My face colors, and I look away. “Amongst my people, it’s not customary for a young man to lay eyes upon a woman’s bare leg.”

“Is it customary for young women to die of infection for the sake of propriety?”

“Of course not,” I say irritably.

He crouches down beside me and I flinch, but his gaze is steady and even. “I will not hurt you,” he says. “Nor will I look anywhere other than the wound itself. You have nothing to fear from me.”

“It’s just…I’m afraid I will vomit if I do it myself,” I say. “I think it is beginning to fester.”

His eyes hold mine, but he keeps his distance. “May I see to it?”

I nod, turn my face into my right shoulder, and take a deep breath.

Noro is a fast and efficient medic, as he promised he would be. I nearly faint from the pain when he breaks open the wound to clean it out, but before long, his ministrations are complete.

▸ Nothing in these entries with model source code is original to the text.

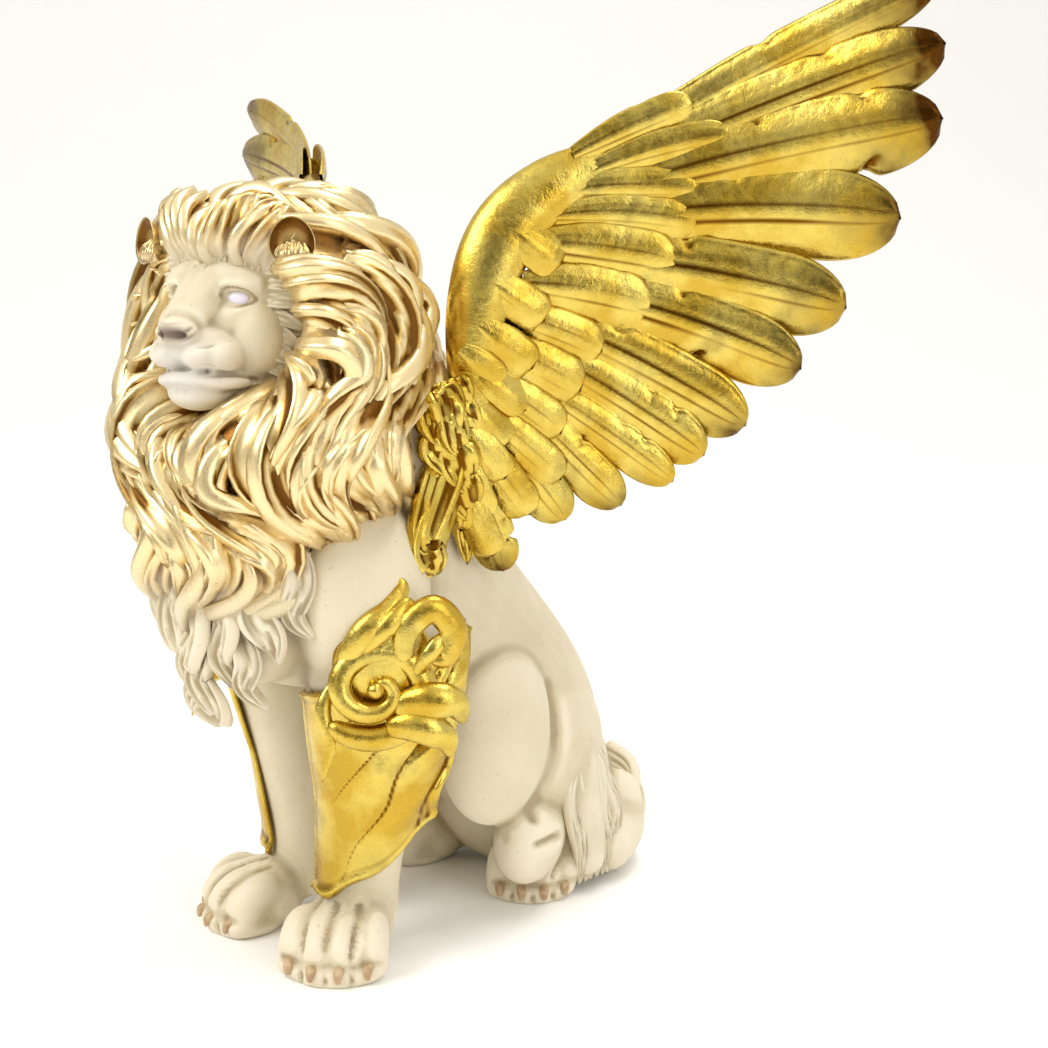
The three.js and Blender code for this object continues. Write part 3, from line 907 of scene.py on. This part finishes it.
def makeShoulderFeathers():
    # twisted gold feathers that climb from the mane's edge over the wing's root
    bm = bmesh.new()
    for side in (1, -1):
        for row in range(5):
            for col in range(3):
                y = -62 + 17 * col + 5 * row
                z = 320 - 19 * row - 7 * (col % 2)
                size = random.uniform(0.9, 1.15)
                path = skinPath(side, [(y, z), (y + 1, z - 9), (y + 4, z - 19 * size),
                        (y + 11, z - 29 * size)],
                        2.5 + 1.2 * (4 - row) + 2.2 * (col % 2))
                addLock(bm, path, [(side, -0.4, 0.15)] * 4, 10.5 * size, 8.0,
                        random.choice((-0.25, 0.25)), 20, 28)
    newPiece("shoulder_feathers", bm, leaf, 2)


makeShoulderFeathers()


def makeBackFur():
    bm = bmesh.new()
    # long fur that falls from the left haunch to the ground, and the brush of the tail
    for i in range(9):
        t = i / 8
        sway = 3.0 * math.sin(i * 2.1)
        route = [(49 + 10 * t, 66 + 26 * t, 118 - 30 * t), (64 + 4 * t, 68 + 26 * t + sway, 92 - 22 * t),
                (68 + 3 * t, 66 + 34 * t - sway, 56 - 10 * t),
                (72 - 2 * t, 70 + 36 * t + sway, 28 - 4 * t),
                (70 + 3 * t, 72 + 40 * t, 5)]
        addLock(bm, route, [(1, 0.25 * t - 0.1, 0.1)] * 5, 7.5, 6.5, 0.4, 28, 30)
    for i in range(7):
        t = i / 6
        route = [(28 + 8 * t, 152 - 8 * t, 62 - 30 * t), (48 + 8 * t, 150 - 14 * t, 50 - 24 * t),
                (62 + 6 * t, 138 - 20 * t, 34 - 18 * t), (72 - 3 * t, 120 - 20 * t, 14 - 6 * t)]
        addLock(bm, route, [(0.8, 0.5, 0.5)] * 4, 8.5, 7.0, 0.5, 26, 30)
    newPiece("haunch_fur", bm, resin, 3)


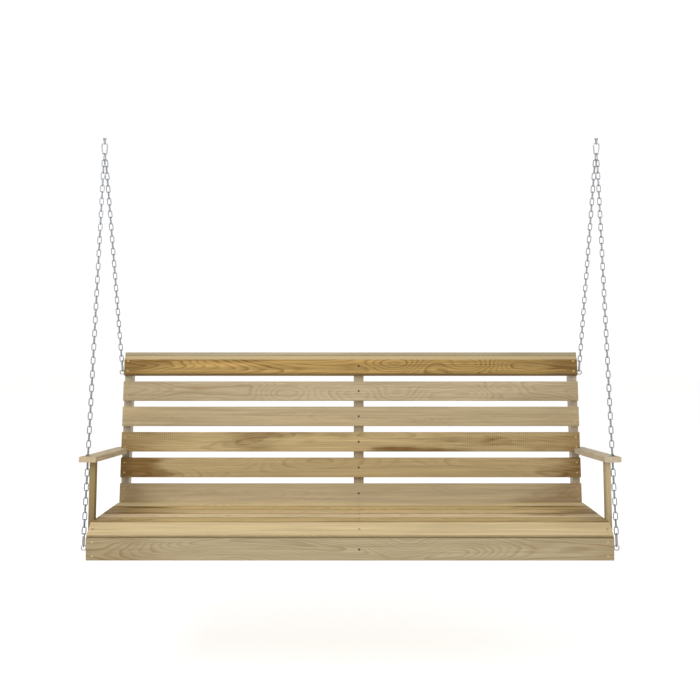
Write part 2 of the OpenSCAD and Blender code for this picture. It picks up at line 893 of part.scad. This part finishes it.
lower_gate(RIGHT, REAR);  // right_rear_gate
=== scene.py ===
import math

import bmesh
import bpy
import numpy as np
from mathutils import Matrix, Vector


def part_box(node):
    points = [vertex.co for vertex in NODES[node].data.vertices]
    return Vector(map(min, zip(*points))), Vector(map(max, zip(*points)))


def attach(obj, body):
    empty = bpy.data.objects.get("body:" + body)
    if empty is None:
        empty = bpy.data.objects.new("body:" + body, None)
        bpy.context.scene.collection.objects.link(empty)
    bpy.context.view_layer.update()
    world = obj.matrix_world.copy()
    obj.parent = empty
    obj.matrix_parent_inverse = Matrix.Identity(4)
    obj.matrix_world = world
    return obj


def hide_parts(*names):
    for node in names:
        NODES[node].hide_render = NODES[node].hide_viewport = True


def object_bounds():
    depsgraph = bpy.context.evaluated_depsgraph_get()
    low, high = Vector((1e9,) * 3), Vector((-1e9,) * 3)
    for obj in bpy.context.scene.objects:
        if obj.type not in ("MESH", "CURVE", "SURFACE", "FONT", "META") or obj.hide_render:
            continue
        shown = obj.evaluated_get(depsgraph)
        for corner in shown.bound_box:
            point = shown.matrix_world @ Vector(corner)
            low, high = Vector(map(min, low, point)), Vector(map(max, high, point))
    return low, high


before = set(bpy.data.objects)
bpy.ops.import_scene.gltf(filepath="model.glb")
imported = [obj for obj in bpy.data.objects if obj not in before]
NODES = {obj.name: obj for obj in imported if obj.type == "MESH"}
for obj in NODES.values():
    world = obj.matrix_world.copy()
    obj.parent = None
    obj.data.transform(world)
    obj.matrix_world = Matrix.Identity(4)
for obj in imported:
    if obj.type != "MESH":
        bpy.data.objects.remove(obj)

CAD_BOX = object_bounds()

WHITE = (1.0, 1.0, 1.0, 1.0)

# ---------- Colours, as 0-255 sRGB ----------

GREY_PINE = (190, 172, 140)
WARM_PINE = (204, 172, 118)
STAIN = (116, 84, 30)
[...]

I sit with my hands at my belly, my eyes on the clouds above, while Noro prepares bandages for my leg. The laceration, though clean, is pulsing angrily, but the crisp morning air blows across my exposed thigh and offers a mild comfort of sorts.

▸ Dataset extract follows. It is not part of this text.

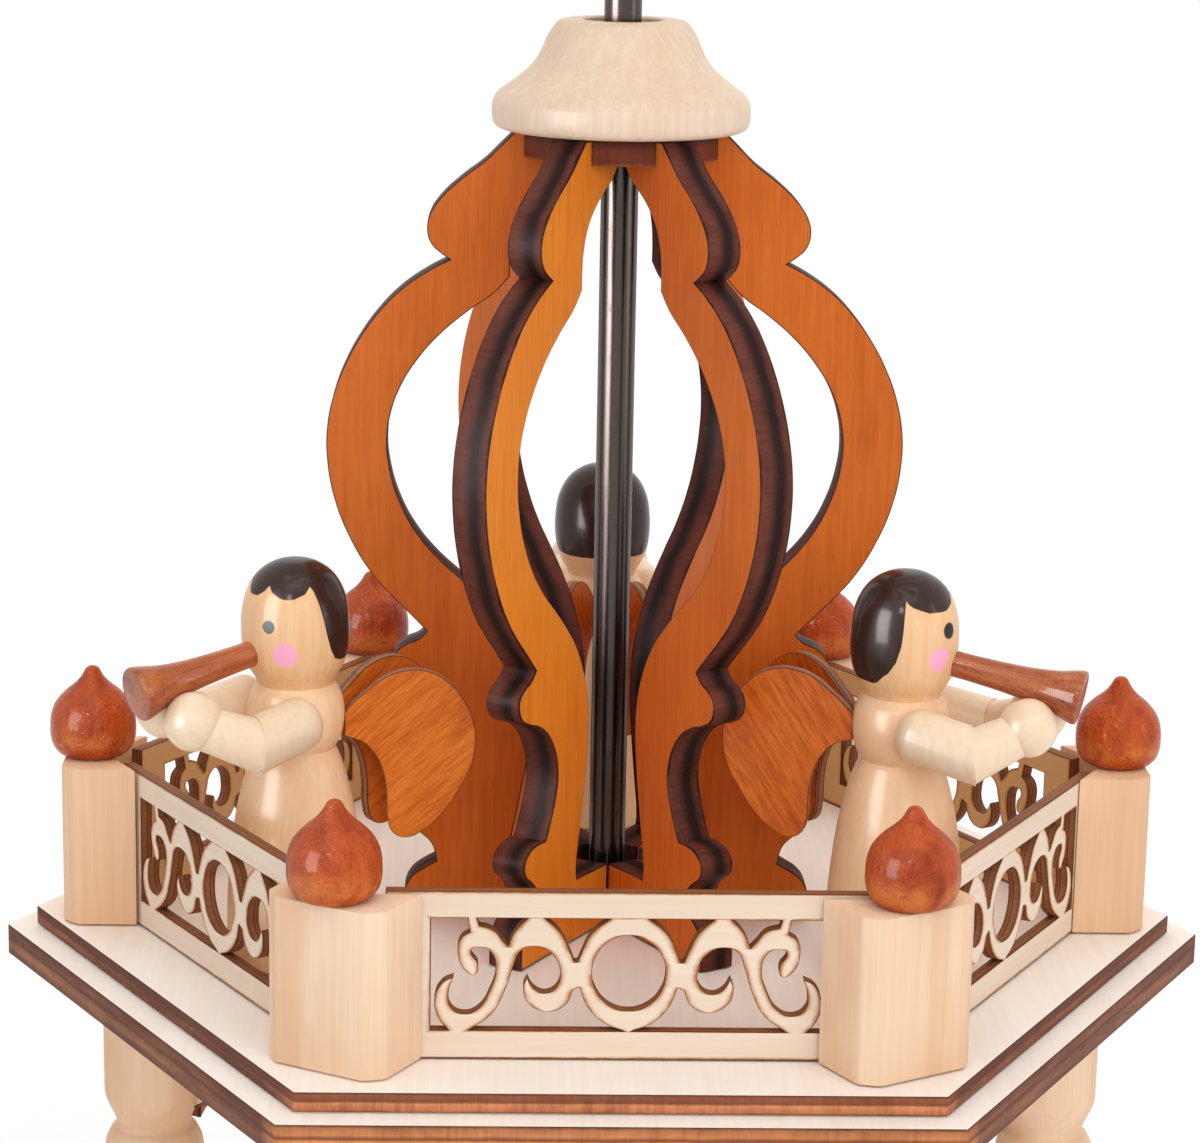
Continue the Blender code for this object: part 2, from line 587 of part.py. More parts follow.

“It’s good we took the time,” Noro says, squeezing alcohol from a strip of fabric torn from the Topi tent. “You may yet take ill, but your chances are far better than they were.”

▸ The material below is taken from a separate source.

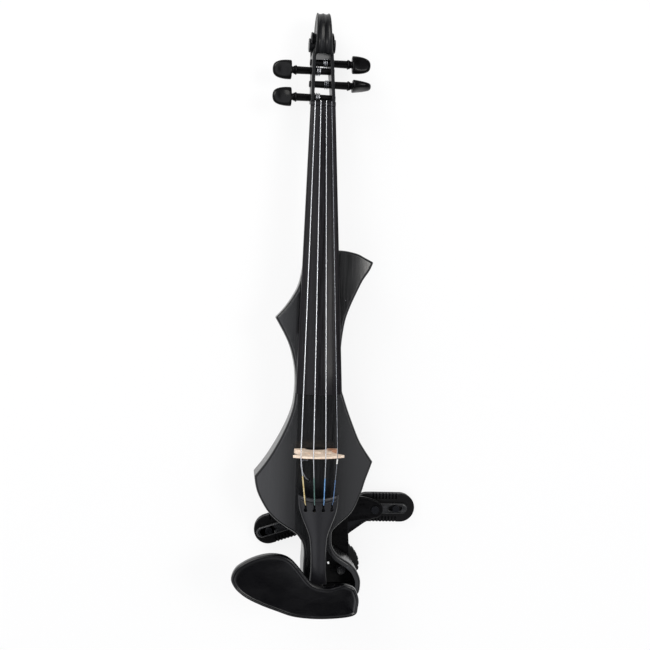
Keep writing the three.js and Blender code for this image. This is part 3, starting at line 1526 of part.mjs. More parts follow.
function padBaseGeometry(place, turn, setBack) {
  const { middle, start, half } = padSpan(place, turn, setBack);
  const top = baseBottom + padBaseThickness;
  const [under, over] = [baseBottom - cutOverrun, top + cutOverrun];
  const tools = [upright(place.x, place.y, under, over, padScrewRadius + seatGap)];
  for (const side of [-1, 1]) {
    for (let rib = 0; rib < ribCount; rib += 1) {
      const along = (rib - (ribCount - 1) / 2) * ribPitch;
      const out = side * (padWidth / 2 - ribBand / 2 + cutOverrun / 2);
      const groove = new THREE.BoxGeometry(ribGap, ribBand + cutOverrun, ribDepth * 2);
      groove.translate(along, out, top).rotateZ(turn).translate(middle.x, middle.y, 0);
      tools.push(groove);
    }
  }
  return cut(plate(strapShape(start.x, start.y, turn, 2 * half, padWidth), baseBottom, top), ...tools);
}

// The foam has a crowned underside and drawn-in sides
const padRings = [[0.5, 0], [0.82, 0.02], [0.94, 0.16], [1, 0.45], [1, 0.72], [0.96, 1]];

function padFoamGeometry(place, turn, setBack) {
  const { start, half } = padSpan(place, turn, setBack);
  const edge = strapShape(0, 0, 0, 2 * half, padWidth).getPoints(7);
  const unique = edge.filter((point, index) => index === 0 || point.distanceTo(edge[index - 1]) > seatGap);
  if (unique[0].distanceTo(unique[unique.length - 1]) < seatGap) unique.pop();
  const rings = padRings.map(([size, up]) => unique.map((point) => {
    const inset = (padWidth / 2) * (1 - size);
    const end = point.x < half ? 0 : 2 * half;
    const spine = new THREE.Vector2(end, 0);
    const inner = point.clone().sub(spine).multiplyScalar(1 - (2 * inset) / padWidth).add(spine);
    inner.rotateAround(new THREE.Vector2(), turn).add(start);
    return new THREE.Vector3(inner.x, inner.y, padThickness * up);
  }));
  return loft(rings);
}

// The whole instrument

add('body', bodyGeometry(), materials.satinBlack);
add('neck', neckGeometry(), materials.satinBlack);
add('fingerboard', fingerboardGeometry(), materials.boardBlack);
add('nut', nutGeometry(), materials.boardBlack);
for (const name of stringNames) {
  const peg = add(`peg_${name}`, pegGeometry(name), materials.polishedBlack, pegPlace(name));
  if (pegSide[name] < 0) peg.rotation.z = Math.PI;
  const steel = name === 'e' ? materials.plainSteel : materials.steelString;
  const route = windingRoute(name);
  add(`winding_${name}`, windingGeometry(name), steel);
  add(`string_${name}`, stringGeometry(name), steel);
  const gap = leastGap(route, stringDiameters[name], windingSteps / 2);
  console.log(`winding_${name}: least gap ${gap.toFixed(2)} mm`);
}
add('bridge', bridgeGeometry(), materials.maple);
add('bridge_pickup', pickupGeometry(), materials.brass);
add('pickup_lead', leadGeometry(), materials.blackPlastic);
add('tailpiece', tailpieceGeometry(), materials.tailBlack);
add('tailpiece_fret', tailFretGeometry(), materials.tailBlack);
add('tail_cord', tailCordGeometry(), materials.blackPlastic);
add('end_button', endButtonGeometry(), materials.polishedBlack);
add('control_panel', panelGeometry(), materials.blackPlastic);
add('volume_pot', potGeometry(), materials.blackSteel);
const knobPlace = new THREE.Vector3(knobX, knobY, panelTop + seatGap);
add('volume_knob', knobGeometry(), materials.blackPlastic, knobPlace);
add('indicator_lamp', lampGeometry(), materials.lampWhite);
const outputSocket = socketGeometry(outputPlaceX, outputSleeve, outputBore, outputLength - seatGap);
const headphoneSocket = socketGeometry(headphonePlaceX, headphoneSleeve, headphoneBore, tailWall);
add('output_socket', outputSocket, materials.blackSteel);
add('headphone_socket', headphoneSocket, materials.blackSteel);
add('rear_cover', coverGeometry(), materials.blackPlastic);
coverScrewPlaces().forEach(([x, y], index) => {
  const headHeight = coverThickness / 2;
  add(`cover_screw_${index + 1}`, screwGeometry(x, y, bodyBack - seatGap - headHeight, headHeight,
    coverScrewHeadRadius, coverScrewLength, coverScrewRadius), materials.blackSteel);
});
add('battery_door', doorGeometry(), materials.blackPlastic);
add('battery', batteryGeometry(), materials.batteryWrap);
add('battery_snap', snapGeometry(), materials.blackPlastic);
add('circuit_board', boardGeometry(), materials.greenBoard);
add('chin_rest', chinRestGeometry(), materials.polishedBlack);
add('chin_riser', riserGeometry(), materials.blackPlastic);
add('chin_clamp', clampGeometry(), materials.blackSteel);
for (const [name, x] of Object.entries(barrelPlaces)) {
  const place = new THREE.Vector3(x, bodyEnd - barrelSetback, clampTop + seatGap);
  add(`clamp_barrel_${name}`, barrelGeometry(), materials.blackSteel, place);
}
add('rest_plate', mountPlateGeometry(), materials.blackPlastic);
plateScrewPlaces().forEach(([x, y], index) => {
  add(`plate_screw_${index + 1}`, screwGeometry(x, y, plateBottom, plateScrewHeadHeight, plateScrewHead,
    plateScrewLength, plateScrewRadius), materials.blackSteel);
});
add('rest_nut', clampNutGeometry(), materials.blackSteel);
add('rest_wheel', wheelGeometry(), materials.blackRubber,
  new THREE.Vector3(wheelPlaceX, wheelY, barBottom - seatGap - wheelThickness));
add('rest_bar', barGeometry(), materials.blackPlastic);
for (const [side, pivot, turn, length, setBack] of [
  ['right', rightPivot, rightArmTurn, rightArmLength, rightPadSetback],
  ['left', leftPivot, Math.PI + leftArmTurn, leftArmLength, leftPadSetback],
]) {
  const place = padScrewPlace(pivot, turn, length);
  add(`arm_pin_${side}`, pinGeometry(pivot), materials.blackSteel);
  add(`rest_arm_${side}`, armGeometry(pivot, turn, length), materials.blackPlastic);
  add(`pad_screw_${side}`, padScrewGeometry(place), materials.blackSteel);
  add(`pad_base_${side}`, padBaseGeometry(place, turn, setBack), materials.blackRubber);
  add(`pad_foam_${side}`, padFoamGeometry(place, turn, setBack), materials.blackFoam);
}

// The origin is under the middle of the whole, on the table
const whole = new THREE.Box3().setFromObject(violin, true);
const middle = whole.getCenter(new THREE.Vector3());
violin.position.set(-middle.x, -middle.y, -whole.min.z);

export default violin;
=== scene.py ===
# %% [markdown]
# # An electric violin, dressed for a portrait
# The instrument lies on its back on a pale table and is seen from the front, as a shop shows it.
# Its solids were worked out beforehand and arrive as a frame. This lesson keeps every place and size
# of that frame. It gives each visible piece its true roundings, its finish and its wear.

# %% Load the frame
import json
import math
import bmesh
import bpy
from mathutils import Matrix, Vector
from mathutils.bvhtree import BVHTree

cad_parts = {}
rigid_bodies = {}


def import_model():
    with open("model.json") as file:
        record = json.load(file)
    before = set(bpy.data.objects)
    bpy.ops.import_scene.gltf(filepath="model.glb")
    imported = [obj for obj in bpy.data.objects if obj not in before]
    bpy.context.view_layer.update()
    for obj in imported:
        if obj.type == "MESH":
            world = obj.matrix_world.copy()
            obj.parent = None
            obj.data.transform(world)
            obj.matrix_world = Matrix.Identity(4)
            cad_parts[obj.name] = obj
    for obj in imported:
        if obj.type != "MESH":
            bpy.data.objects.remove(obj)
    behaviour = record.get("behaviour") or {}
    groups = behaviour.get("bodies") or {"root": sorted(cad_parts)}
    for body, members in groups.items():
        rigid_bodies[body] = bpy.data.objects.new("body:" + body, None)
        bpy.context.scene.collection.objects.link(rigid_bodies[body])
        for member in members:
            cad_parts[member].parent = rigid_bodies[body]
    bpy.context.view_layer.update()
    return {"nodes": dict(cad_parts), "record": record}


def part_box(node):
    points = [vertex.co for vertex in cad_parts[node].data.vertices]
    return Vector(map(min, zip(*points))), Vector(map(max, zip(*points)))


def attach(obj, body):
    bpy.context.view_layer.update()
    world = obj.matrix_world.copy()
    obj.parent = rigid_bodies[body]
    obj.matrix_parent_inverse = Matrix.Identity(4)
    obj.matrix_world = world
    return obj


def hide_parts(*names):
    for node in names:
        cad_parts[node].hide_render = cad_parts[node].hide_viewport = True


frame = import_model()

# %% [markdown]
# ## One ruler for the whole instrument
# A violin maker measures from the bridge: it stands at the middle of the belly, and the string length
# runs from it to the nut. So lengths along Y start at the bridge here, X starts at the centre line and
# heights start at the table. The bridge's own box in the frame gives both zero lines. Sizes are written
# in millimetres, because that is what a caliper reads, and one function turns them to metres.

# %% Ruler
MM = 0.001
bridge_low, bridge_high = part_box("bridge")
CENTRE_X = (bridge_low.x + bridge_high.x) / 2
BRIDGE_Y = (bridge_low.y + bridge_high.y) / 2
GAP = 0.3
FACE = bridge_low.z / MM - GAP


def at(x, y, z=0.0):
    """A point in metres from maker's millimetres."""
    return Vector((CENTRE_X + x * MM, BRIDGE_Y + y * MM, z * MM))


def mm_box(node):
    """Lowest and highest corner of a node in maker's millimetres."""
    low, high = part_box(node)
    return [Vector(((p.x - CENTRE_X) / MM, (p.y - BRIDGE_Y) / MM, p.z / MM)) for p in (low, high)]


def spot_of(node):
    """Middle of a node seen from above, in maker's millimetres."""
    low, high = mm_box(node)
    return (low.x + high.x) / 2, (low.y + high.y) / 2, 0


print("face height", round(FACE, 2), "mm, centre line at", round(CENTRE_X / MM, 2), round(BRIDGE_Y / MM, 2))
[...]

“Thank you.” I glance over at him—keeping my eyes raised so as to avoid accidentally seeing the wound—and watch as he tends to the bandages. “I suppose that’s twice you’ve saved me, in the space of two days’ time.”

He nods almost imperceptibly, his eyes on the fabric. Satisfied that the first strip has dried, he leans over and begins to wrap it tightly around my leg. I jerk at the feel of the cold cloth, and of his smooth fingers against my skin. Our eyes meet for a quick moment; he clenches his jaw and returns his attention to the bandage.

While he dries the second strip, I turn my gaze back to the sky. “I’m sorry about what I said earlier,” I say softly. “I misspoke when I suggested that nothing on the Continent is…that nothing here is clean. It was a terribly disrespectful thing to say. I know this is your home.”

He shakes his head and begins to wrap the second bandage around my leg. “There is no need to apologize. You have lost much.”

“That is very kind of you,” I say.

He is quiet as he sets the third and final bandage aside to dry. I think suddenly of Aaden, of the horror on his face when my father pulled him from the escape pod. He ought to be here instead of me, I think. What right have I to survive when so many others were lost? How I wish I could be with my family, wherever they are now.

Noro sits back and looks at me thoughtfully, the pale contours of my face reflected in his eyes. “I understand your pain. As I told you, I am no stranger to loss. But you must take care, girl, for you will quickly learn that the Continent will not afford you the luxury of grief.”

“What do you mean?”

He pauses. “I mean that you must reserve your pain for quiet moments. You must not let it soften you, but rather you must become sharpened by its edges, made stronger by its grip. When it claws at your heart, you must roar back. This is not a place for softness. The weak do not survive here. Do you understand?”

This is not a place for softness. An image from my dream, one of lilac-scented pillows and gossamer curtains, flits before my eyes. I look down at my hands, coated with dirt and grime, and think how very long ago it seems that I set eyes upon anything of comfort or beauty. I recall my mother’s face, soft and alabaster, luminous against her dark hair. I think of our home in the Spire, of its wide rooms and corridors, its plush carpets and familiar smells. How I long to be there—to cling to the presence of my mother and father, which must surely be etched into the very walls. The mere thought is so painful that it robs me of my breath.